Cuando contemplo a los conductores de ejércitos de Roma (y no excluyo siquiera a mi divino padre Julio), observo que la aptitud para la guerra siempre va aparejada en ellos con la incapacidad de amar. ¿Acaso el Divus Julius y Marco Antonio no cambiaron de carácter de la noche a la mañana, cuando, ya entrados en años los dos, los inflamó por primera vez el amor por aquella mujer, la licenciosa Ptolomea?

Personalmente, siempre vi en la guerra un mal necesario para llegar a la paz, la cual a su vez debe su existencia a la guerra. ¿Por qué habría de negarlo? La idea de una inminente batalla me revolvía las entrañas como una espada afilada, al extremo de hacerme expeler la comida por todos los poros del cuerpo, y cuando quedaba exonerado a veces perdía la conciencia y yacía en el suelo indefenso como un pescado en la ribera. Mis enemigos se mofaban de mí y decían en tono de burla que yo pretendía imitar al Divus Julius , quien, como es sabido, era frecuente víctima de la divina enfermedad y fuera de sí cual un branquifero jónico sacudía los miembros convulsivamente y se le daban vuelta los ojos que quedaban en blanco.

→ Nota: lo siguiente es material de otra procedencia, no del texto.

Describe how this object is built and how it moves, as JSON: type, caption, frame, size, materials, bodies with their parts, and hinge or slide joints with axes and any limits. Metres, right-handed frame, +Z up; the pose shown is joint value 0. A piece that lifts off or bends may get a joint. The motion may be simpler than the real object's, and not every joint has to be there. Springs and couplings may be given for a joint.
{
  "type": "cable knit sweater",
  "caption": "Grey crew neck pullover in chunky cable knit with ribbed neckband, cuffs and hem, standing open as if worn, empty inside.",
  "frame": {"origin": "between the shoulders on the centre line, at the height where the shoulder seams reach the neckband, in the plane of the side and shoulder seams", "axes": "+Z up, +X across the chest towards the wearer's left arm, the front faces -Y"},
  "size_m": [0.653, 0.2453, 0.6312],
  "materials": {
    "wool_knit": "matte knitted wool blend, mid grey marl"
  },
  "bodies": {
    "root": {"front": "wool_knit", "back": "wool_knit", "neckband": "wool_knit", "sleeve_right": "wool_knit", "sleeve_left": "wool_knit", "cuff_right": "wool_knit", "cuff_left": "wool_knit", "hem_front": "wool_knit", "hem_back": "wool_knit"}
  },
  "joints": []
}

Relata refero . ¡Por Marte! ¿Por qué los romanos niegan tener miedo? Al parecer, la palabra ha sido relegada de nuestro acervo lingúístico desde los días de las tristes proscripciones, bajo el dictador Sila, y si existe aún un sentimiento parecido es el miedo al miedo. El romano no teme a nada, excepción hecha de sí mismo. Visto de este modo, yo debo ser un romano de otra raza, pues el miedo y la angustia me han acompañado desde mis primeros días. Quizás, en los años que vendrán, me llamarán cobarde por esta circunstancia, o bien sabio, pues a veces la impavidez y la estupidez van de la mano.

Aquellos días, después de la muerte violenta del Divus Julius , el pavor me acompañó como mi propia sombra y no logré desembarazarme de él. Nadie era capaz de decir quién había sido su enemigo y quién su amigo. Yo tampoco, pero a mí, el muchacho, me vino bien ser subestimado por todos. Hombres como Marco Antonio, Dolabela, Lépido o Bruto y Casio, eran conocidos por su temperamento, patente en sus palabras y en sus actos. En cambio, yo no había tenido oportunidad aún de presentarme en público (excepción hecha del discurso fúnebre que pronuncié durante las exequias de mi abuela Julia, a los doce años) y mi cargo de pontífice tampoco me ofreció oportunidad de perfilarme. Ni carne ni pescado, era indiferente para la mayoría, sin embargo, cuando se conoció el testamento del Divino, la situación cambió de un día al otro. Y bien, adoptado por Cayo Julio César, se me atribuyó el carácter y la ideología de mi padre. Había nacido un nuevo César, y (lo confieso) me sentí exigido más allá de mis fuerzas. Los Césares no nacen, se hacen. Por lo tanto, se explica el miedo del que hablé, tanto más cuanto que no tenía sólo un enemigo: todos hablaron contra mí por diversos motivos y no hallé respaldo sino en el pueblo.